BNPB mencatat Sumatera Utara menjadi provinsi dengan korban terbanyak.
Kepala BNPB Suharyanto menyampaikan bahwa data terkini yang masih berkembang karena sejumlah wilayah belum dapat dijangkau.
“Untuk seluruh Provinsi Sumatera Utara, korban meninggal dunia ada 116 jiwa, kemudian 42 jiwa masih dalam pencarian,” ujar Suharyanto, dalam konferensi pers daring, Jumat.
Pengungsi di Sumut tercatat mencapai 3.840 KK.
Sementara itu, di Aceh terdapat 35 orang meninggal, 25 orang hilang, dan 8 warga luka-luka.
Wilayah terdampak di Aceh pun masih banyak yang terisolasi.
“Ada beberapa kabupaten/kota yang masih terputus… Ini masih belum bisa tembus,” ujar Suharyanto.
Untuk jumlah pengungsi di Aceh mencapai 4.846 KK.
Di Sumatera Barat, tercatat 23 orang meninggal, 12 orang hilang, dan 4 orang luka-luka.
Pengungsi mencapai 3.900 KK dan banyak berada di Padang Pariaman dan Kota Solok.
“Kalau dibandingkan dengan skala bencananya, misalnya Sumatera Barat sendirian, ya ini sangat-sangat besar dan sangat masif,” kata Suharyanto.
Suharyanto menekankan, upaya pencarian dan pertolongan masih terus dilakukan.

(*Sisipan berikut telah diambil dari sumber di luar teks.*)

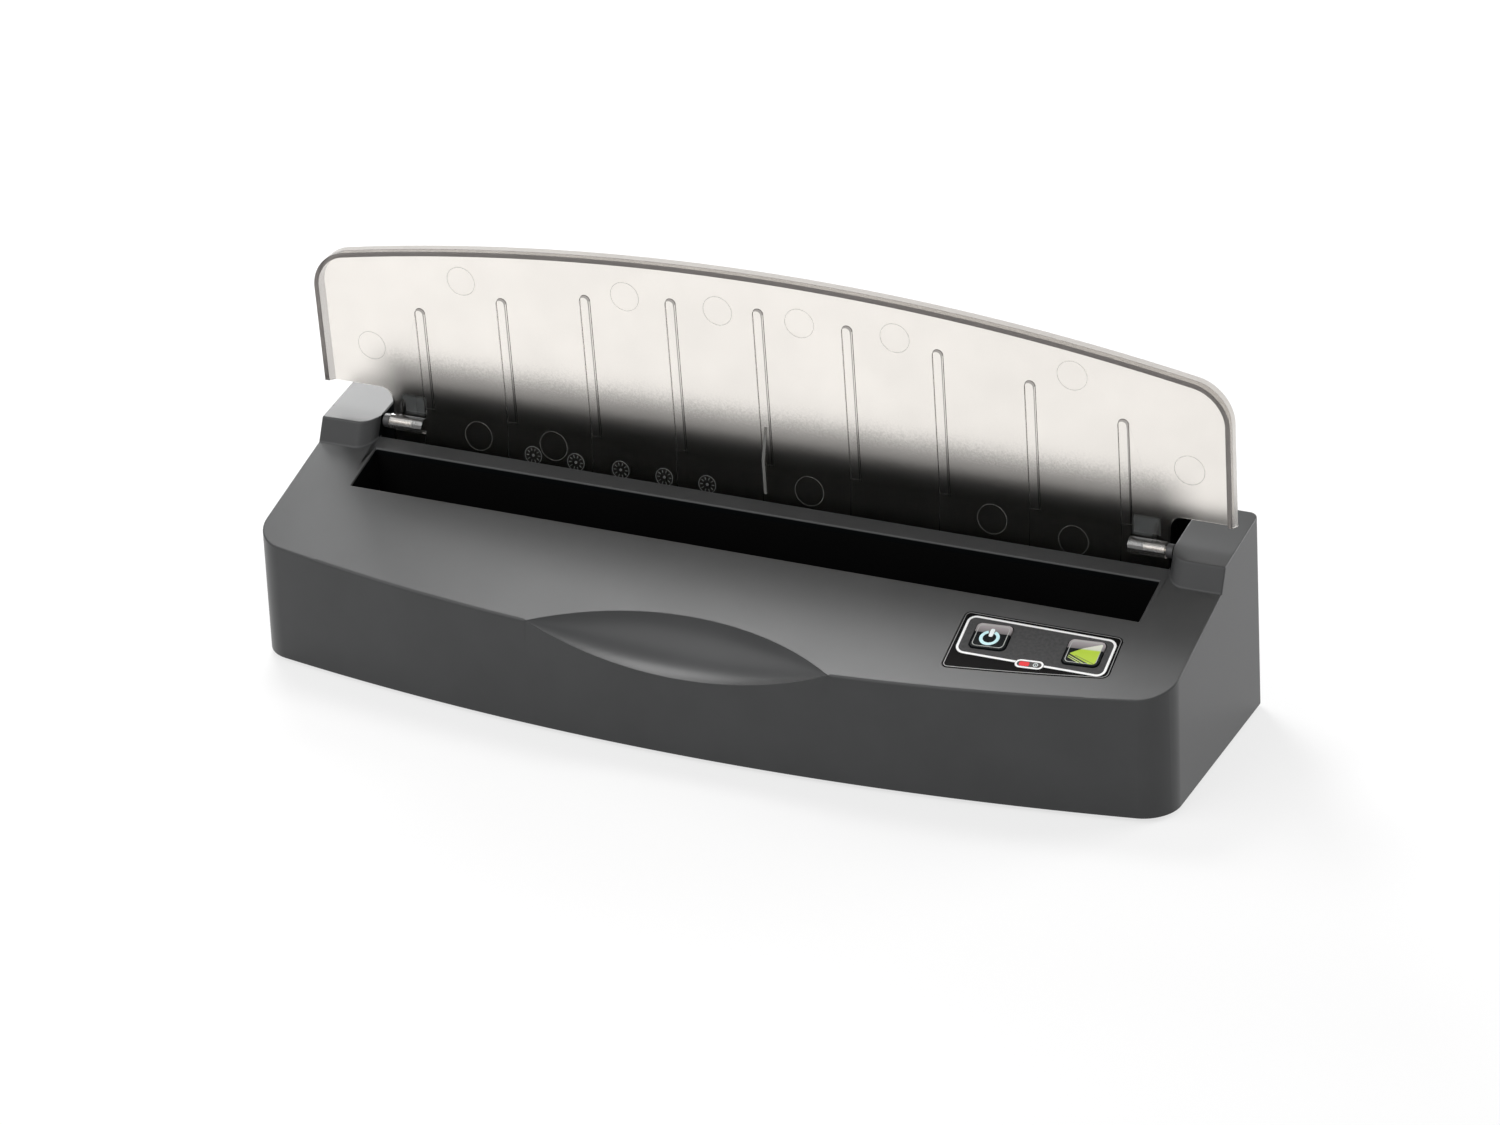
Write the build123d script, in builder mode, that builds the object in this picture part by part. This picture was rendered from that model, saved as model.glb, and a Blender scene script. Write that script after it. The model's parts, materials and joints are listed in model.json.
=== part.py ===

Tim gabungan TNI, Polri, Basarnas, serta relawan terus membuka akses jalan yang masih tertutup longsor untuk menjangkau lokasi terdampak.
BNPB juga memastikan bahwa pendataan akan terus dilakukan hingga seluruh wilayah dapat diakses dan semua korban yang dilaporkan hilang ditemukan.